This is more of a backend design question. I'd be using the following 3 tables to populate dropdowns in a web app.
CREATE TABLE request_types(
id INT AUTO_INCREMENT PRIMARY KEY,
name as varchar(32) NOT NULL
);
CREATE TABLE citizenship_types(
id INT AUTO_INCREMENT PRIMARY KEY,
name as varchar(32) NOT NULL
);
CREATE TABLE designation_types(
id INT AUTO_INCREMENT PRIMARY KEY,
name as varchar(32) NOT NULL
);
The design of all 3 is identical, so I'm wondering if it would be a better practice to do something like the following with data of all 3 tables put into a single one and using another to differentiate what group the values belong to.
CREATE TABLE field_types(
id INT AUTO_INCREMENT PRIMARY KEY,
name as varchar(32) NOT NULL,
category TINYINT NOT NULL
)
CREATE TABLE category_types(
id INT AUTO_INCREMENT PRIMARY KEY,
name as varchar(32) NOT NULL
)
where category_types would be populated like so:
{
1:"request",
2:"citizenship",
3:"designation"
}
This is actually not normalized.
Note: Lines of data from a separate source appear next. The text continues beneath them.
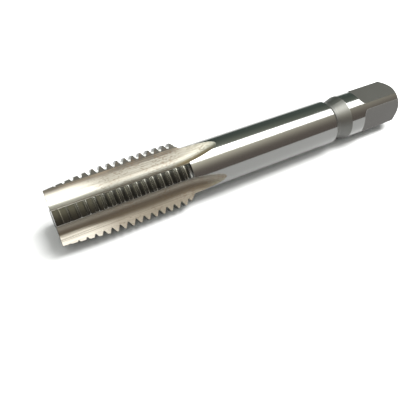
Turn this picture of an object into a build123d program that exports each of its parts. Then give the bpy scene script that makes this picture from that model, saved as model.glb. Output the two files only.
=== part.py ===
from build123d import *
import math
import os

os.makedirs("parts", exist_ok=True)

# Right-hand machine and hand tap for M16 x 2 threads, in millimetres.
# X runs along the tap from its tip to its driving square, and Z is up.
# The origin is on the tap's axis, within the plain shank.

# Lengths along the tap, each from the tip
TAP_LENGTH = 102.0
THREAD_LENGTH = 31.6
SHANK_MIDDLE = 60.0
GROOVE_START = 77.5
GROOVE_END = 83.0
SQUARE_LENGTH = 13.0

# Thread, with its flats at root and crest
THREAD_D = 16.2
THREAD_PITCH = 2.0
THREAD_DEPTH = 1.25
THREAD_ANGLE = 60.0
ROOT_FLAT = 0.25
THREAD_END_BEVEL = 2.0
THREAD_LEAD_IN = 1.06
THREAD_TURNS = 18

# Tapered lead at the tip, where the teeth start the cut
LEAD_LENGTH = 13.0
LEAD_TIP_D = 13.6

# Shank, ring groove and driving square
SHANK_D = 12.5
GROOVE_DEPTH = 0.92
GROOVE_WALL = 1.0
GROOVE_FLOOR = 1.2
GROOVE_CORNER_R = 0.6
SQUARE_ACROSS_FLATS = 10.0
SQUARE_RUN_OUT_R = 1.6
SQUARE_TURN = -4.0
END_CHAMFER = 1.7

# Straight flutes, milled by a disc cutter
FLUTE_COUNT = 4
LAND_THICKNESS = 3.55
FLUTE_BOTTOM_R = 2.4
FLUTE_FULL_LENGTH = 29.8
FLUTE_WHEEL_R = 30.0

# Centre holes that held the tap for turning and grinding
CENTRE_HOLE_D = 2.0
CENTRE_MOUTH_D = 4.25
CENTRE_ANGLE = 60.0
CENTRE_DEPTH = 4.4

# Places along X
tip_x = -SHANK_MIDDLE
thread_end_x = tip_x + THREAD_LENGTH
groove_start_x = tip_x + GROOVE_START
groove_floor_x = groove_start_x + GROOVE_WALL
groove_slope_x = groove_floor_x + GROOVE_FLOOR
groove_end_x = tip_x + GROOVE_END
drive_end_x = tip_x + TAP_LENGTH
square_start_x = drive_end_x - SQUARE_LENGTH
flute_full_end_x = tip_x + FLUTE_FULL_LENGTH

# Radii, and the shapes of the cutters
crest_r = THREAD_D / 2
root_r = crest_r - THREAD_DEPTH
lead_tip_r = LEAD_TIP_D / 2
shank_r = SHANK_D / 2
groove_r = shank_r - GROOVE_DEPTH
flat_r = SQUARE_ACROSS_FLATS / 2
clearance = 0.15
cutter_top_r = crest_r + clearance
root_half = ROOT_FLAT / 2
cutter_half = root_half + (cutter_top_r - root_r) * math.tan(math.radians(THREAD_ANGLE / 2))
helix_start_x = tip_x - THREAD_LEAD_IN
flute_point_z = LAND_THICKNESS / math.sqrt(2)
flute_bottom_z = flute_point_z + FLUTE_BOTTOM_R * (math.sqrt(2) - 1)
flute_top = crest_r + 1.0 - flute_point_z

# Cutter for one turn of the thread's V-shaped gap
with BuildPart() as thread_cutter:
    with BuildLine() as root_helix:
        Helix(THREAD_PITCH, THREAD_PITCH, root_r, center=(helix_start_x, 0, 0), direction=(1, 0, 0))
    helix_start = root_helix.line @ 0
    outward = Vector(0, helix_start.Y, helix_start.Z).normalized()
    with BuildSketch(Plane(helix_start, x_dir=(1, 0, 0), z_dir=Vector(1, 0, 0).cross(outward))):
        with BuildLine():
            Polyline(
                (-root_half, 0),
                (root_half, 0),
                (cutter_half, cutter_top_r - root_r),
                (-cutter_half, cutter_top_r - root_r),
                close=True,
            )
        make_face()
    sweep(path=root_helix.line, is_frenet=True)

# Cutter for one flute: a rounded V, straight, then rising on the disc cutter's radius
with BuildPart() as flute_cutter:
    with BuildSketch(Plane(origin=(flute_full_end_x, 0, 0), x_dir=(0, 1, 0), z_dir=(1, 0, 0))) as flute_profile:
        with BuildLine():
            Polyline(
                (0, flute_point_z),
                (flute_top, flute_point_z + flute_top),
                (-flute_top, flute_point_z + flute_top),
                close=True,
            )
        make_face()
        fillet(flute_profile.vertices().sort_by(Axis.Y)[0], FLUTE_BOTTOM_R)
    extrude(amount=-(FLUTE_FULL_LENGTH + 1.0))
    wheel_axis = Axis((flute_full_end_x, 0, flute_bottom_z + FLUTE_WHEEL_R), (0, -1, 0))
    revolve(flute_profile.sketch, axis=wheel_axis, revolution_arc=40)

# Cutter for one flat of the square, with the mill's radius at its start
with BuildPart() as flat_cutter:
    with BuildSketch(Plane.XZ) as flat_profile:
        with BuildLine():
            Polyline(
                (square_start_x, flat_r),
                (drive_end_x + 1.0, flat_r),
                (drive_end_x + 1.0, flat_r + SQUARE_RUN_OUT_R),
                (square_start_x - SQUARE_RUN_OUT_R, flat_r + SQUARE_RUN_OUT_R),
            )
            RadiusArc(
                (square_start_x - SQUARE_RUN_OUT_R, flat_r + SQUARE_RUN_OUT_R),
                (square_start_x, flat_r),
                -SQUARE_RUN_OUT_R,
            )
        make_face()
    extrude(amount=shank_r, both=True)

with BuildPart() as tap:
    # Turned blank
    with BuildSketch(Plane.XZ) as blank_profile:
        with BuildLine():
            Polyline(
                (tip_x, 0),
                (tip_x, lead_tip_r),
                (tip_x + LEAD_LENGTH, crest_r),
                (thread_end_x, crest_r),
                (thread_end_x + THREAD_END_BEVEL, shank_r),
                (groove_start_x, shank_r),
                (groove_floor_x, groove_r),
                (groove_slope_x, groove_r),
                (groove_end_x, shank_r),
                (drive_end_x - END_CHAMFER, shank_r),
                (drive_end_x, shank_r - END_CHAMFER),
                (drive_end_x, 0),
                close=True,
            )
        make_face()
        groove_corners = blank_profile.vertices().filter_by_position(
            Axis.X, groove_floor_x, groove_slope_x
        )
        fillet(groove_corners, GROOVE_CORNER_R)
    revolve(axis=Axis.X)

    # Thread, turn by turn, then the flutes that make its teeth
    for turn in range(THREAD_TURNS):
        add(thread_cutter.part.moved(Location((THREAD_PITCH * turn, 0, 0))), mode=Mode.SUBTRACT)
    for flute in range(FLUTE_COUNT):
        add(flute_cutter.part, rotation=(360 / FLUTE_COUNT * flute, 0, 0), mode=Mode.SUBTRACT)

    # Driving square
    for flat in range(4):
        add(flat_cutter.part, rotation=(SQUARE_TURN + 90 * flat, 0, 0), mode=Mode.SUBTRACT)

    # Centre holes
    tip_face = Plane(origin=(tip_x, 0, 0), z_dir=(-1, 0, 0))
    drive_face = Plane(origin=(drive_end_x, 0, 0), z_dir=(1, 0, 0))
    with Locations(tip_face, drive_face):
        CounterSinkHole(CENTRE_HOLE_D / 2, CENTRE_MOUTH_D / 2, CENTRE_DEPTH, CENTRE_ANGLE)

tap.part.label = "thread_tap"
export_step(tap.part, "parts/thread_tap.step")
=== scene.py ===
import math

import bmesh
import bpy
from mathutils import Matrix

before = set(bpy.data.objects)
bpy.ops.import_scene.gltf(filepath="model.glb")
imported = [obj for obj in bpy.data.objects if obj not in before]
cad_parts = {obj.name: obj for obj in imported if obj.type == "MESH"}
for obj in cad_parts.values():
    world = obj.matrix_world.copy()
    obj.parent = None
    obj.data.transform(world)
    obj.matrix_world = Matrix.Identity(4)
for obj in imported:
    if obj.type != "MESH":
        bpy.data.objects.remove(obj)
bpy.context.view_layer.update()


# The tap
# One bar of tool steel, turned, threaded and fluted, hardened, then ground. Each job leaves its own
# finish, and much of the colour below is painted light and shade, so the one material is worked out
# region by region, in millimetres: x runs along the axis from the cutting tip, y to the far side and z
# up.

class Shade:
    """A value in a material's nodes. Sums on it add Math nodes."""

    def __init__(self, tree, socket=None):
        self.tree = tree
        self.socket = socket

    def node(self, kind, settings=None, inputs=None, output=0):
        made = self.tree.nodes.new(kind)
        for name, setting in (settings or {}).items():
            setattr(made, name, setting)
        for name, value in (inputs or {}).items():
            if isinstance(value, Shade):
                self.tree.links.new(value.socket, made.inputs[name])
            else:
                made.inputs[name].default_value = value
        return Shade(self.tree, made.outputs[output] if made.outputs else None)

    def maths(self, operation, *values):
        return self.node("ShaderNodeMath", {"operation": operation}, dict(enumerate(values)))

    def __add__(self, other):
        return self.maths("ADD", self, other)

    def __radd__(self, other):
        return self.maths("ADD", other, self)

    def __sub__(self, other):
        return self.maths("SUBTRACT", self, other)

    def __rsub__(self, other):
        return self.maths("SUBTRACT", other, self)

    def __mul__(self, other):
        return self.maths("MULTIPLY", self, other)

    def __rmul__(self, other):
        return self.maths("MULTIPLY", other, self)

    def __truediv__(self, other):
        return self.maths("DIVIDE", self, other)

    def __pow__(self, other):
        return self.maths("POWER", self, other)

    def __abs__(self):
        return self.maths("ABSOLUTE", self)

    def step(self, low, high):
        return self.node(
            "ShaderNodeMapRange",
            {"interpolation_type": "SMOOTHSTEP"},
            {"Value": self, "From Min": low, "From Max": high},
        )

    def between(self, rise, fall):
        return self.step(*rise) * (1 - self.step(*fall))

    def noise(self, stretch, scale, detail=3.0):
        placed = self.node("ShaderNodeMapping", None, {"Vector": self, "Scale": stretch})
        return self.node("ShaderNodeTexNoise", None, {"Vector": placed, "Scale": scale, "Detail": detail})

    def mix(self, colour_a, colour_b):
        return self.node(
            "ShaderNodeMix", {"data_type": "RGBA"}, {0: self, 6: colour_a, 7: colour_b}, output=2
        )


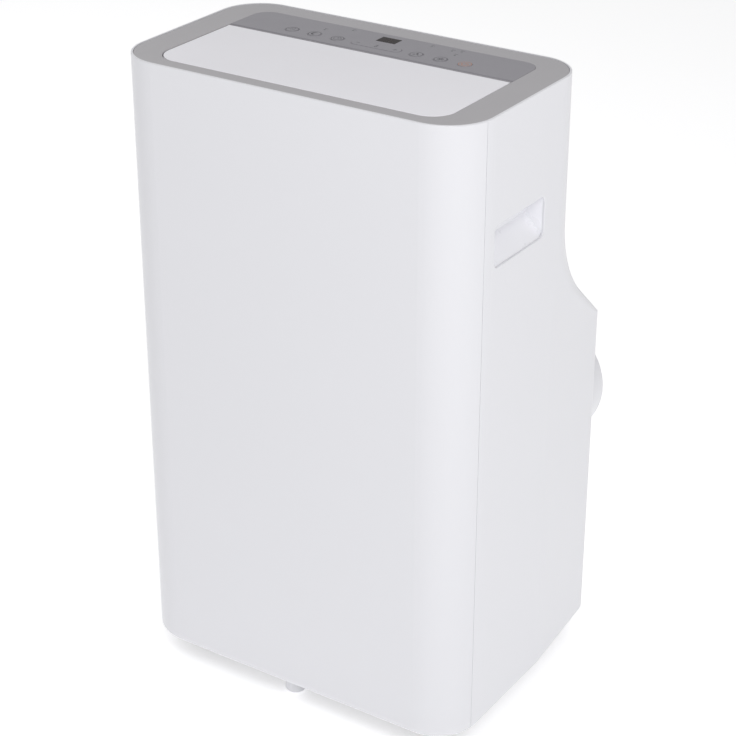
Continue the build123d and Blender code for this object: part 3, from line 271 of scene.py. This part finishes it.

You can't name any rule of database normalization that would lead you to this design.
One of the normalization rules is that an attribute column must depend only on the key of the table, not on another attribute column. In your design, the name
attribute depends in part on the non-key column category
.
I suggest reading a book like SQL and Relational Theory.